Direction 2 of PhD research: enriching the models

  • Verbal Irony, Pretense, and the Common Ground
    This paper looks at models where the listener is uncertain not only of the state of the world, but also the state of the common ground. In a nutshell, if I tell you something, you learn not only that thing, but also that I believed you didn’t already know it (an inference about my belief about your prior). A speaker can leverage this to communicate and that yields a very satisfying account of a very distinctive feature of natural languages, namely sarcasm.
    (unpublished draft, Cohn-Gordon and Bergen).

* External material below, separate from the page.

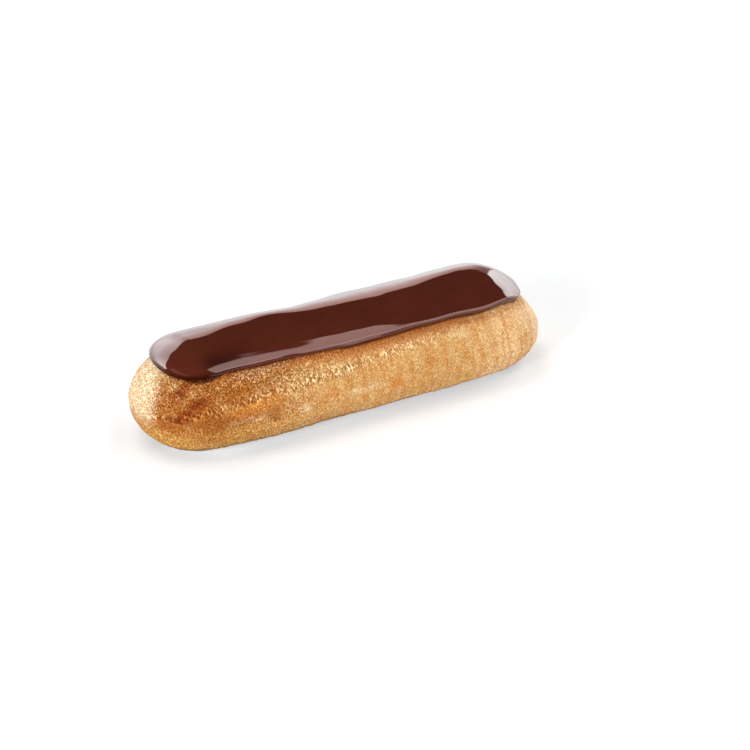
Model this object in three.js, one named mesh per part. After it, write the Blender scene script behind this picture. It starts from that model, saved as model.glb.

  • The Pragmatics of Multiparty Communication
    This project looked at what novel dynamics emerge when there are multiple listeners, so any one can explain away a speaker’s utterance on the assumption that it was directed towards a different listener. The interesting idea lurking in the background is that the joint common ground is not the union of the pairwise common grounds; at some point I should sit down and write out clearly what this means. It also gives a nice model of the semantics of proper names as presupposed variable assignments, which shows how parts of a 1st order logical semantics can be lifted into a Bayesian model.
    (unpublished abstract, Cohn-Gordon, Levy, and Bergen).

  • An Incremental Iterated Response Model of Pragmatics
    This paper looks at what happens if the listener starts reasoning pragmatically before an utterance is complete. It’s pretty simplistic.
    (SCiL 2019, ACL Proceedings - Cohn-Gordon, Goodman and Potts).